▶ [Exercise]: Copy each line holding the string "joints".

▶ [Data rows]:
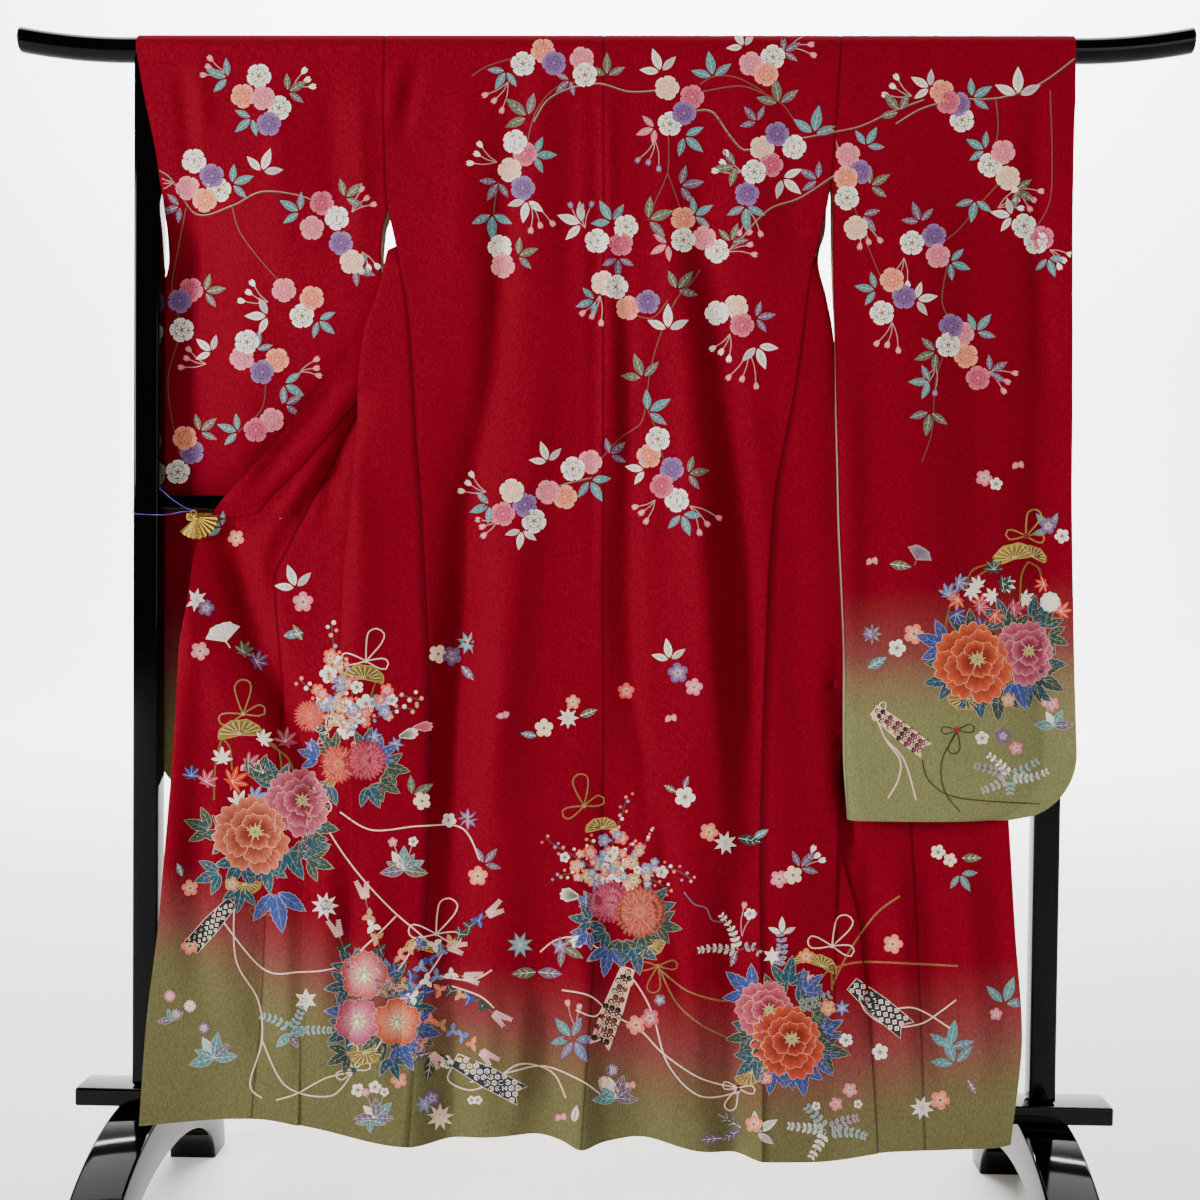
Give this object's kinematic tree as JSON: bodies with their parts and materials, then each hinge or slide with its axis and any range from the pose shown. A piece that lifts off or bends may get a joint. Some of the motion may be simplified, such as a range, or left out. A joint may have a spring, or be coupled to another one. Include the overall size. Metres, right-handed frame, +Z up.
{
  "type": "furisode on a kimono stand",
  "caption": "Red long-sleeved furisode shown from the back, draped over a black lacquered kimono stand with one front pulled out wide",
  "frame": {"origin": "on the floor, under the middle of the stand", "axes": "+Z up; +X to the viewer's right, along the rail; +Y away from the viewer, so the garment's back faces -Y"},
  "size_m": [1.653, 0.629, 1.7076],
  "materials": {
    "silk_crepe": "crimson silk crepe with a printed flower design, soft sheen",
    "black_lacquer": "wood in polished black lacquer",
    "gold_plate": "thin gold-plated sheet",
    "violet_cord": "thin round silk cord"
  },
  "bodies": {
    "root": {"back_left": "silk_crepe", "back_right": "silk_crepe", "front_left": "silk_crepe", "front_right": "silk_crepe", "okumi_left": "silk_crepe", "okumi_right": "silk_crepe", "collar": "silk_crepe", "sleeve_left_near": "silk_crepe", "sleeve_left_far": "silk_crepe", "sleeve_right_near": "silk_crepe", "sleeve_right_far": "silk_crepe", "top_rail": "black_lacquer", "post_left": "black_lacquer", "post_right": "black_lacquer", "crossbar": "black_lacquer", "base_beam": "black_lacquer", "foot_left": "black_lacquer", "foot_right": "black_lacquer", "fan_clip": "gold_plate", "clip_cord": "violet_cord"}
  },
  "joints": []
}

* * *

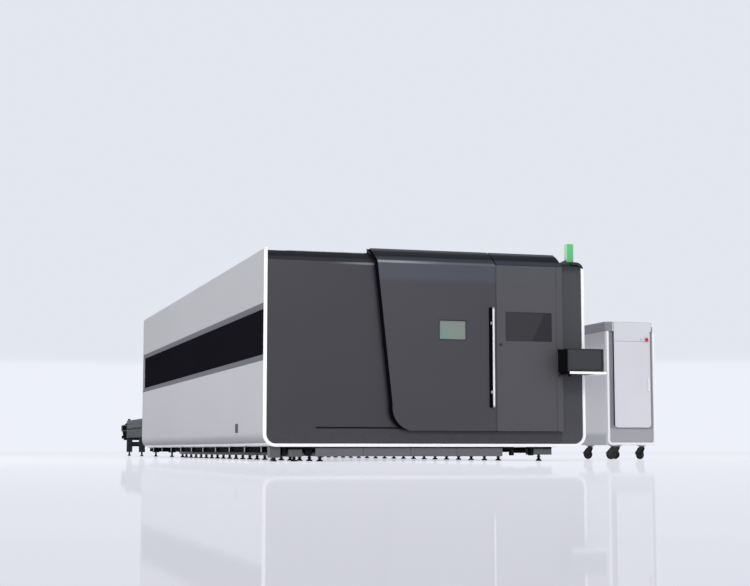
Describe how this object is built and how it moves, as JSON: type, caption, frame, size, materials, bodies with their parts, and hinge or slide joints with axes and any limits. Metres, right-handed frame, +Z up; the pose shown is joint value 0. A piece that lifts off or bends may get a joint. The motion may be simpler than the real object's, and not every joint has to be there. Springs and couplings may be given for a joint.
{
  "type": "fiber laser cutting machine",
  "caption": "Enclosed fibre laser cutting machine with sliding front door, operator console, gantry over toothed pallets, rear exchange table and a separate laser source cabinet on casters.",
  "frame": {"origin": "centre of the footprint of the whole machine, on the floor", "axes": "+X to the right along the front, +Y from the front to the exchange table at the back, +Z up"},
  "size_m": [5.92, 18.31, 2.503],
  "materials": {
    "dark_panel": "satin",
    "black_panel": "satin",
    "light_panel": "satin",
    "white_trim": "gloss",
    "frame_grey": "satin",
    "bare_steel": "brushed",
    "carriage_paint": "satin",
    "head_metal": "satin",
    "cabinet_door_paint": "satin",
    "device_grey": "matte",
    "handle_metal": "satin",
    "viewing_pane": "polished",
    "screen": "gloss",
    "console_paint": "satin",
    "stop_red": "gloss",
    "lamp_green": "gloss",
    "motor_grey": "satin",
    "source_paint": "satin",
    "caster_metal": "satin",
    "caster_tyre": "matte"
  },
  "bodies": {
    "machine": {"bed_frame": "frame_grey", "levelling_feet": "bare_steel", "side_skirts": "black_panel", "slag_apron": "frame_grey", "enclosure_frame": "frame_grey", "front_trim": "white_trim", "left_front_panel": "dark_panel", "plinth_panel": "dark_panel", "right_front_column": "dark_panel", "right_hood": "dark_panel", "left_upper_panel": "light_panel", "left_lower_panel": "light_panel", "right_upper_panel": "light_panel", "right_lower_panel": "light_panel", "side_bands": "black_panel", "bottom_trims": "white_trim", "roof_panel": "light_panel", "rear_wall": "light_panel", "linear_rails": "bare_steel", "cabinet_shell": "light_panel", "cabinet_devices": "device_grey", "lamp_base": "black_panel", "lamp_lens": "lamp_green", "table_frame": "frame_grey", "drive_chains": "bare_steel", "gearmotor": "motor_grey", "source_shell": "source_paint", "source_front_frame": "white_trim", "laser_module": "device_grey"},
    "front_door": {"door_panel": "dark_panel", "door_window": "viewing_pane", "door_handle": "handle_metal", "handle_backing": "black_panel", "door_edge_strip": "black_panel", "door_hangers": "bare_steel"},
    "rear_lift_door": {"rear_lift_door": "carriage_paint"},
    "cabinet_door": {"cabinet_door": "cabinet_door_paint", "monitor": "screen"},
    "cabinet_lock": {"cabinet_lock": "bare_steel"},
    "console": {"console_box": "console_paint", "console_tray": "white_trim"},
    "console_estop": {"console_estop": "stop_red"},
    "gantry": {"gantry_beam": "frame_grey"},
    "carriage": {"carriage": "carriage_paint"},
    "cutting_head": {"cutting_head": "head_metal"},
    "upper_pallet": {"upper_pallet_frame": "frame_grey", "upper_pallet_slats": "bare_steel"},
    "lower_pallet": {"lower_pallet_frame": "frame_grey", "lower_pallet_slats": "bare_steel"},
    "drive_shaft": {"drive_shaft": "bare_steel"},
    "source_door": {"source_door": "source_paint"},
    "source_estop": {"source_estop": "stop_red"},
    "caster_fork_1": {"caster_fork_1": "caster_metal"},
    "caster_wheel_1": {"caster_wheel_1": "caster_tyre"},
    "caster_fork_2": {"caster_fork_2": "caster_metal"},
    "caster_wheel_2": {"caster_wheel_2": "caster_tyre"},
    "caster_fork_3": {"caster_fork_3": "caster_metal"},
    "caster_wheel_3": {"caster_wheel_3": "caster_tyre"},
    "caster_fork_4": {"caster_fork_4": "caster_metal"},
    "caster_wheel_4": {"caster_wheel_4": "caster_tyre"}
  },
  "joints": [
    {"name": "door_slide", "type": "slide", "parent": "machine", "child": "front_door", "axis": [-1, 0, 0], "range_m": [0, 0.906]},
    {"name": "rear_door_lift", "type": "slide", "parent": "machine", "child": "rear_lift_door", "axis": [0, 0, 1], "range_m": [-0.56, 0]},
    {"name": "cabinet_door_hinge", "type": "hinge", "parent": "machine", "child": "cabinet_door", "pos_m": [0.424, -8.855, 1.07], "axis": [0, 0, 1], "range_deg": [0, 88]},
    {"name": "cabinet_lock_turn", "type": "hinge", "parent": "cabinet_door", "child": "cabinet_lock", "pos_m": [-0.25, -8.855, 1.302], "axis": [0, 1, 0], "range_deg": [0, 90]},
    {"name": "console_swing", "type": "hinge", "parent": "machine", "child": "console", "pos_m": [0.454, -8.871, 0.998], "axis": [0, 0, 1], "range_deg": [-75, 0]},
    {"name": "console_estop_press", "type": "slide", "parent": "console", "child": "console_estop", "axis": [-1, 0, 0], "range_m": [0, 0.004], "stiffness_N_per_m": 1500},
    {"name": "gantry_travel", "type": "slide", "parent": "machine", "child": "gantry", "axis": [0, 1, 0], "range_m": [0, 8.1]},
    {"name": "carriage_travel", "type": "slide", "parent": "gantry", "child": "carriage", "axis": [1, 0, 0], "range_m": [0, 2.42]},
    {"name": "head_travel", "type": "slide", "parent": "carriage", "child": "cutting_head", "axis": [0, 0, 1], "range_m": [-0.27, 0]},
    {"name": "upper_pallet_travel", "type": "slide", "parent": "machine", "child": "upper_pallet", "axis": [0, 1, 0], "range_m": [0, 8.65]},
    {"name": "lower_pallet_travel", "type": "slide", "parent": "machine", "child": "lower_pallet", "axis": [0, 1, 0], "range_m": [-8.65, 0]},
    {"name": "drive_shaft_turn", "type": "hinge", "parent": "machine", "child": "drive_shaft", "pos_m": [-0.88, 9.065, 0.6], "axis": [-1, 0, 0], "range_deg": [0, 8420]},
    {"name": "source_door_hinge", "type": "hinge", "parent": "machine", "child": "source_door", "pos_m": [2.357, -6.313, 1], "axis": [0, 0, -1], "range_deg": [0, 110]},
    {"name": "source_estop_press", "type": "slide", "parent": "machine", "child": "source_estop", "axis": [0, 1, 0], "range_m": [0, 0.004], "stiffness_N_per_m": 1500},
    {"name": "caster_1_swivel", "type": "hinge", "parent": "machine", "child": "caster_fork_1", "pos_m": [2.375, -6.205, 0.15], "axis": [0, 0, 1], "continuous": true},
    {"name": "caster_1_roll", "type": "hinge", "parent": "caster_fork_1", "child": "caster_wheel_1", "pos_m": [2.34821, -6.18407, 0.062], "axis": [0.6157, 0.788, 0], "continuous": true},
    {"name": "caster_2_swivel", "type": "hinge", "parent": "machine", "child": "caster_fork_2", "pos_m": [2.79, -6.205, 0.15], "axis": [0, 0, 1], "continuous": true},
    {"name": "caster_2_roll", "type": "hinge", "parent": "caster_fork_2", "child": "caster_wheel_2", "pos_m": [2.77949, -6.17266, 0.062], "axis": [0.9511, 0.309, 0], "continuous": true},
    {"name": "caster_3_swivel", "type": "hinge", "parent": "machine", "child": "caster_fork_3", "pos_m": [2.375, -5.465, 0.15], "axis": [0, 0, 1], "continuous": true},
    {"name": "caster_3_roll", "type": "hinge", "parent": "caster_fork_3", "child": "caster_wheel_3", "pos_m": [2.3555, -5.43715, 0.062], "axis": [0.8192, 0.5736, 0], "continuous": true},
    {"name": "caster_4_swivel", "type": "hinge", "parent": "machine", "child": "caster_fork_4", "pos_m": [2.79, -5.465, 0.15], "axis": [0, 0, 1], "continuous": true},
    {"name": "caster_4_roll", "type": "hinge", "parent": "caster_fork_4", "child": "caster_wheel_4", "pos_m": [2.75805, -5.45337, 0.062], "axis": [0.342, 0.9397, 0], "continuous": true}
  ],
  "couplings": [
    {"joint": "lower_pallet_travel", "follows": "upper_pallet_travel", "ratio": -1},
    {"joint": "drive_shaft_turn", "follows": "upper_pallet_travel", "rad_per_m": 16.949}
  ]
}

▶ [Written answer]:
  "joints": []
Describe how this object is built and how it moves, as JSON: type, caption, frame, size, materials, bodies with their parts, and hinge or slide joints with axes and any limits. Metres, right-handed frame, +Z up; the pose shown is joint value 0. A piece that lifts off or bends may get a joint. The motion may be simpler than the real object's, and not every joint has to be there. Springs and couplings may be given for a joint.
  "joints": [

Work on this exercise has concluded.